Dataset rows
______

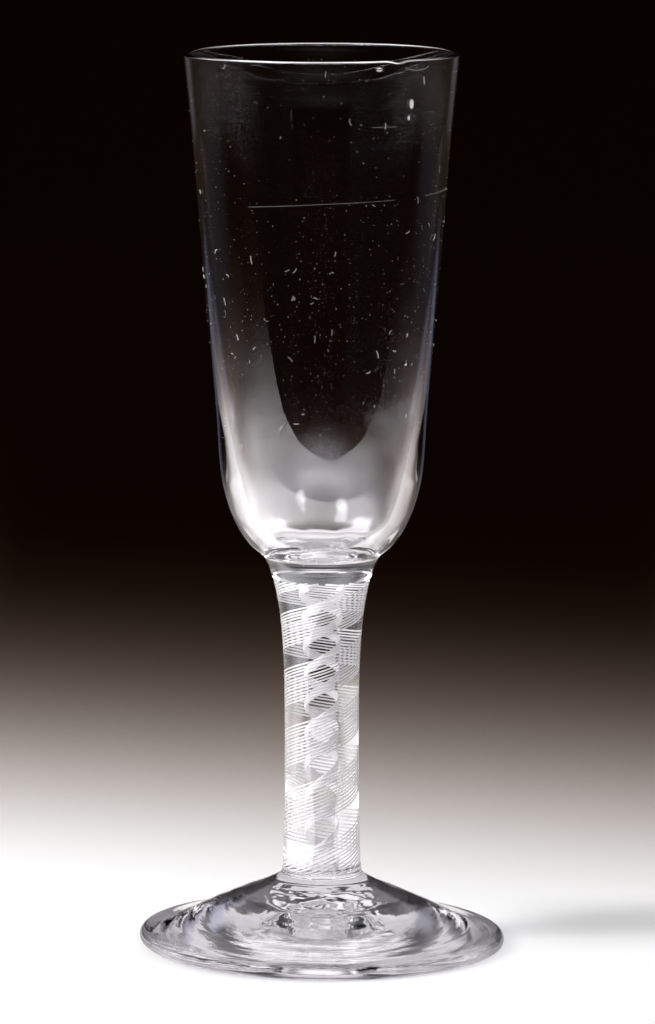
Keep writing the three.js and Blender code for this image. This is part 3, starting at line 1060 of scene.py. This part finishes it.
def room(tree):
    """The colour of the room in every direction."""
    direction = tree.nodes.new("ShaderNodeTexCoord").outputs["Generated"]
    axes = tree.nodes.new("ShaderNodeSeparateXYZ")
    tree.links.new(direction, axes.inputs[0])
    right, back, up = axes.outputs
    sideways = calc(tree, "ABSOLUTE", right)
    low = calc(tree, "MULTIPLY", soft_rise(tree, up, *TENT_BOTTOM), TENT_LOW_LEVEL)
    high = calc(tree, "MULTIPLY", soft_rise(tree, up, *TENT_TOP), TENT_HIGH_DROP)
    front_tent = product(
        tree, calc(tree, "SUBTRACT", low, high), soft_fall(tree, back, *TENT_BACK),
        soft_fall(tree, sideways, *TENT_SIDES))
    back_tent = product(
        tree, soft_rise(tree, up, *BACK_TENT_BOTTOM), soft_rise(tree, back, *BACK_TENT_START),
        soft_fall(tree, sideways, *BACK_TENT_SIDES), BACK_TENT_LEVEL)
    levels = [front_tent, back_tent]
    for towards, half_angle, strength in TENT_LAMPS:
        levels.append(calc(tree, "MULTIPLY", lamp_spot(tree, direction, towards, half_angle), strength))
    colour = tinted(tree, total(tree, *levels), DARK_ROOM, TENT_COLOUR)
    on_right = soft_rise(tree, right, *SIDE_TENT_TURN)
    side_tent = product(
        tree, soft_rise(tree, up, *SIDE_TENT_BOTTOM), soft_fall(tree, up, *SIDE_TENT_TOP),
        soft_rise(tree, sideways, *SIDE_TENT_START), between(tree, on_right, LEFT_TENT_SHARE, 1))
    return added(tree, colour, tinted(tree, side_tent, BLACK, SIDE_TENT_COLOUR))


world = bpy.data.worlds.new("studio")
bpy.context.scene.world = world
world.use_nodes = True
tree = world.node_tree
path = tree.nodes.new("ShaderNodeLightPath")
seen = calc(tree, "MAXIMUM", path.outputs["Is Camera Ray"], seen_in_glass(tree))
tree.links.new(tinted(tree, seen, PLAIN_LIGHT, room(tree)), tree.nodes["Background"].inputs["Color"])

# Camera, fitted to the photograph's outline
CAMERA_DISTANCE = 1.26219
CAMERA_HEIGHT = 0.27526
CAMERA_RIGHT = 0.00119
CAMERA_PITCH = math.radians(8.32)
CAMERA_LENS = 217.2
CAMERA_SENSOR = 36
CAMERA_NEAR = 0.05
CAMERA_FAR = 50
camera_data = bpy.data.cameras.new("camera")
camera_data.lens = CAMERA_LENS
camera_data.sensor_width = CAMERA_SENSOR
camera_data.clip_start = CAMERA_NEAR
camera_data.clip_end = CAMERA_FAR
camera = bpy.data.objects.new("camera", camera_data)
bpy.context.scene.collection.objects.link(camera)
camera.location = (CAMERA_RIGHT, -CAMERA_DISTANCE, CAMERA_HEIGHT)
camera.rotation_euler = (math.pi / 2 - CAMERA_PITCH, 0, 0)
bpy.context.scene.camera = camera

# Bounces enough for rays through all the walls of the glass
GLASS_BOUNCES = 24
GLOSSY_BOUNCES = 12
DIFFUSE_BOUNCES = 8
bpy.context.scene.view_settings.view_transform = "Standard"
cycles = bpy.context.scene.cycles
cycles.max_bounces = GLASS_BOUNCES
cycles.transmission_bounces = GLASS_BOUNCES
cycles.transparent_max_bounces = GLASS_BOUNCES
cycles.glossy_bounces = GLOSSY_BOUNCES
cycles.diffuse_bounces = DIFFUSE_BOUNCES
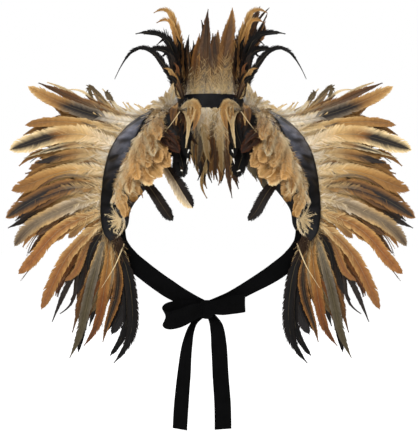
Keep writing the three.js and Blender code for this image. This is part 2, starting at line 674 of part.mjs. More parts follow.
addPair("wing_front", wingRow(WING_FRONT, frontSurface, 1, -28, ROUND), COLOURS.tan, 0.8);
addPair("wing_middle", wingRow(WING_MIDDLE, frontSurface, 1.88, -6), COLOURS.brown, 0.8);
addPair("wing_inner", wingRow(WING_INNER, frontSurface, 2.88, 20), COLOURS.cream, 0.8);
addPair("wing_lower", wingRow(WING_LOWER, frontSurface, 0.86, -60, CURLED), COLOURS.dark, 0.8);
addPair("wing_back_inner", wingRow(WING_BACK_INNER, backSurface, -2, 32), COLOURS.brown, 0.8);
addPair("wing_back", wingRow(WING_BACK, backSurface, -1, 54), COLOURS.tan, 0.8);

const lowShare = () => 0.1;
const chestLow = [...CHEST_LOW.slice(0, 2), CHEST_LONG, ...CHEST_LOW.slice(2)];
add("chest_low_left", chestRow(chestLow, lowShare), COLOURS.dark, 0.8);
add("chest_low_right", mirrored(chestRow(CHEST_LOW, lowShare)), COLOURS.dark, 0.8);
addPair("chest_middle", chestRow(CHEST_MIDDLE, () => 0.36), COLOURS.tan, 0.8);
const besideBand = (at) => 1 - column(FRONT_YOKE, "band", at) - 0.06;
addPair("chest_high", chestRow(CHEST_HIGH, besideBand, STRIP_LIFT - 0.7), COLOURS.tan, 0.8);
addPair("neck_curls", placedRow(NECK_CURLS, new THREE.Vector3(-0.2, -0.9, 0.3), CURLED), COLOURS.tan, 0.8);
addPair("shoulder_fluff", placedRow(SHOULDER, new THREE.Vector3(0, -0.95, 0.3), PLAIN), COLOURS.cream, 0.8);

const collarHeight = NECK_BAND_HEIGHT + 2.4;
add("collar_inner", neckRow(COLLAR_INNER, -CLOTH / 2 - 1.7, collarHeight, ROUND), COLOURS.brown, 0.8);
add("collar_outer", neckRow(COLLAR_OUTER, -CLOTH / 2 + 1.7, collarHeight, ROUND), COLOURS.tan, 0.8);
const toFront = new THREE.Vector3(0.3, -0.95, 0);
const collarSide = neckRow(COLLAR_SIDE, -CLOTH / 2, collarHeight, CURLED, toFront);
add("collar_right", collarSide, COLOURS.dark, 0.8);
add("collar_left", mirrored(collarSide), COLOURS.dark, 0.8);
add("nape_inner", neckRow(NAPE_INNER, -CLOTH / 2, -2.4, PLAIN), COLOURS.cream, 0.8);
add("nape_outer", neckRow(NAPE_OUTER, 1.6, 3, ROUND), COLOURS.tan, 0.8);

add("ribbon_strap_left", cutAtKnot(ribbon(STRAP_LEFT, 15)), COLOURS.ribbon, 0.9);
add("ribbon_strap_right", cutAtKnot(ribbon(STRAP_RIGHT, 15)), COLOURS.ribbon, 0.9);
add("bow_loop_left", cutAtKnot(ribbon(LOOP_LEFT, 24)), COLOURS.ribbon, 0.9);
add("bow_loop_right", cutAtKnot(ribbon(LOOP_RIGHT, 24)), COLOURS.ribbon, 0.9);
add("ribbon_tail_left", cutAtKnot(ribbon(TAIL_LEFT, 12)), COLOURS.ribbon, 0.9);
add("ribbon_tail_right", cutAtKnot(ribbon(TAIL_RIGHT, 12)), COLOURS.ribbon, 0.9);
add("bow_knot", knotBody(0), COLOURS.ribbon, 0.9);

export default group;
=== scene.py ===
import math

import bpy
import numpy as np
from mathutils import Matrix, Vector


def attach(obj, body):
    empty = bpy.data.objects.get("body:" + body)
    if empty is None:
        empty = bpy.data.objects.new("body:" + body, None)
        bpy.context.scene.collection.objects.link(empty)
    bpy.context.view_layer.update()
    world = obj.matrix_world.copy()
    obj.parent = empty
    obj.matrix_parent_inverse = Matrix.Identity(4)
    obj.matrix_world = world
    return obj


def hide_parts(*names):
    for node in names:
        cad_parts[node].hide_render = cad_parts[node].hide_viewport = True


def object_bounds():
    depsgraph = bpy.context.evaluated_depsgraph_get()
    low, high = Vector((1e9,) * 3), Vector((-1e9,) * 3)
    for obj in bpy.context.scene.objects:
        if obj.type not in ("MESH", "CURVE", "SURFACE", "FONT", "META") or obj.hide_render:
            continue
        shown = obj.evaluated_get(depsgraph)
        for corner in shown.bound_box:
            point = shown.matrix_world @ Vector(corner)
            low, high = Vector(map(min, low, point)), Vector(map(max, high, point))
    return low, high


# Feather cape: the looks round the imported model. The tables are in millimetres and the scene in metres.
# The front faces -Y, +Z is up and the left of the front view has negative X.
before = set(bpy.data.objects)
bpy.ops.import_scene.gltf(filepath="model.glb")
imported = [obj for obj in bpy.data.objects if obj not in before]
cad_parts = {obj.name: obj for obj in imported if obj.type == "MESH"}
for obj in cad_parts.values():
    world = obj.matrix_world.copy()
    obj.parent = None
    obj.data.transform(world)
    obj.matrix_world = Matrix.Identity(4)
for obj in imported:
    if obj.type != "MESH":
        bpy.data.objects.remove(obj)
cad_box = [[float(c) for c in corner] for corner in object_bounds()]

MM = 0.001
MIRROR = np.array([-1.0, 1.0, 1.0])


# Camera, at the level of the cape's middle
CAMERA_AT = (-0.0027, -4.5, -0.195)
CAMERA_LENS = 207.9
CAMERA_SENSOR = 36


def add_camera():
    data = bpy.data.cameras.new("front_camera")
    data.lens = CAMERA_LENS
    data.sensor_width = CAMERA_SENSOR
    camera = bpy.data.objects.new("front_camera", data)
    camera.location = CAMERA_AT
    camera.rotation_euler = (math.pi / 2, 0, 0)
    bpy.context.scene.collection.objects.link(camera)
    bpy.context.scene.camera = camera


add_camera()


# Small tools
def unit(v):
    return v / np.maximum(np.linalg.norm(v, axis=-1, keepdims=True), 1e-9)


def linear(colour):
    c = np.array(colour, float) / 255
    return np.where(c <= 0.04045, c / 12.92, ((c + 0.055) / 1.055) ** 2.4)


def through(points, places):
    """Points on a centripetal curve through a few points, at places from 0 to the last point's number."""
    points = np.array(points, float)
    last = len(points) - 1
    found = []
    for place in places:
        i = min(max(int(place), 0), last - 1)
        w = place - i
        p1, p2 = points[i], points[i + 1]
        p0 = points[i - 1] if i > 0 else 2 * p1 - p2
        p3 = points[i + 2] if i + 2 <= last else 2 * p2 - p1
        d0, d1, d2 = (np.sum((b - a) ** 2) ** 0.25 for a, b in ((p0, p1), (p1, p2), (p2, p3)))
        d1 = d1 if d1 > 1e-4 else 1.0
        d0, d2 = (d if d > 1e-4 else d1 for d in (d0, d2))
        t1 = ((p1 - p0) / d0 - (p2 - p0) / (d0 + d1) + (p2 - p1) / d1) * d1
        t2 = ((p2 - p1) / d1 - (p3 - p1) / (d1 + d2) + (p3 - p2) / d2) * d1
        found.append(p1 + t1 * w + (3 * (p2 - p1) - 2 * t1 - t2) * w**2 + (2 * (p1 - p2) + t1 + t2) * w**3)
    return np.array(found)


def track(samples, place, per_step):
    """Reads a densely sampled curve at any places."""
    x = np.arange(len(samples)) / per_step
    return np.stack([np.interp(place, x, samples[:, k]) for k in range(3)], axis=-1)


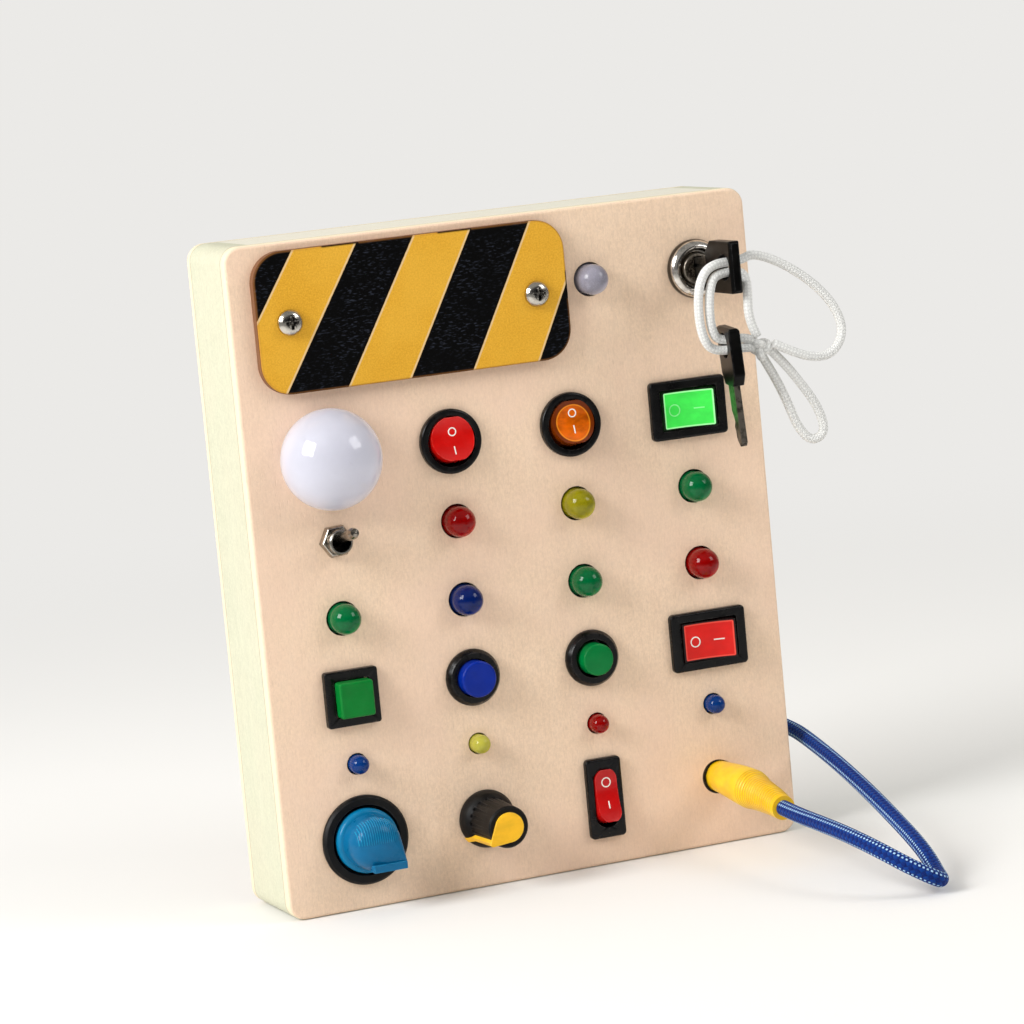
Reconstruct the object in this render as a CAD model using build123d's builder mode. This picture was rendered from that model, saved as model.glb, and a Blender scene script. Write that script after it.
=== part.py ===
"""Wooden busy board: a shallow plywood and pine box that carries switches, lamps, a key lock and a plug.

Frame: millimetres, +Z up, -Y towards the player. The origin is the middle of the box's bottom face,
so the front face stands at y = -DEPTH / 2. "Out" below means the distance in front of that face, and
a negative value is behind it, inside the box.
"""
import math
import os

from build123d import *

# ---------------------------------------------------------------- driving dimensions
WIDTH = 145.6
HEIGHT = 174.0
DEPTH = 30.0
PANEL = 3.0  # front and back plywood
BAR = 8.0  # frame bars, seen from the front
CORNER = 4.5  # outline radius of the box
EDGE = 0.9  # rounding of the panels' outer edges

PITCH = 33.9  # spacing of the four columns
COLUMNS = [0.3 + (step - 1.5) * PITCH for step in range(4)]
ROWS = [18.2, 38.1, 55.7, 76.2, 96.8, 117.7]  # heights of the six rows, lowest first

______

Instructions to follow: Within the listing above, extract exactly the lines from the line with "More parts follow." to the line with "54), COLOURS.tan, 0.8);", the two named lines included, and no others.

Output of the task:
Keep writing the three.js and Blender code for this image. This is part 2, starting at line 674 of part.mjs. More parts follow.
addPair("wing_front", wingRow(WING_FRONT, frontSurface, 1, -28, ROUND), COLOURS.tan, 0.8);
addPair("wing_middle", wingRow(WING_MIDDLE, frontSurface, 1.88, -6), COLOURS.brown, 0.8);
addPair("wing_inner", wingRow(WING_INNER, frontSurface, 2.88, 20), COLOURS.cream, 0.8);
addPair("wing_lower", wingRow(WING_LOWER, frontSurface, 0.86, -60, CURLED), COLOURS.dark, 0.8);
addPair("wing_back_inner", wingRow(WING_BACK_INNER, backSurface, -2, 32), COLOURS.brown, 0.8);
addPair("wing_back", wingRow(WING_BACK, backSurface, -1, 54), COLOURS.tan, 0.8);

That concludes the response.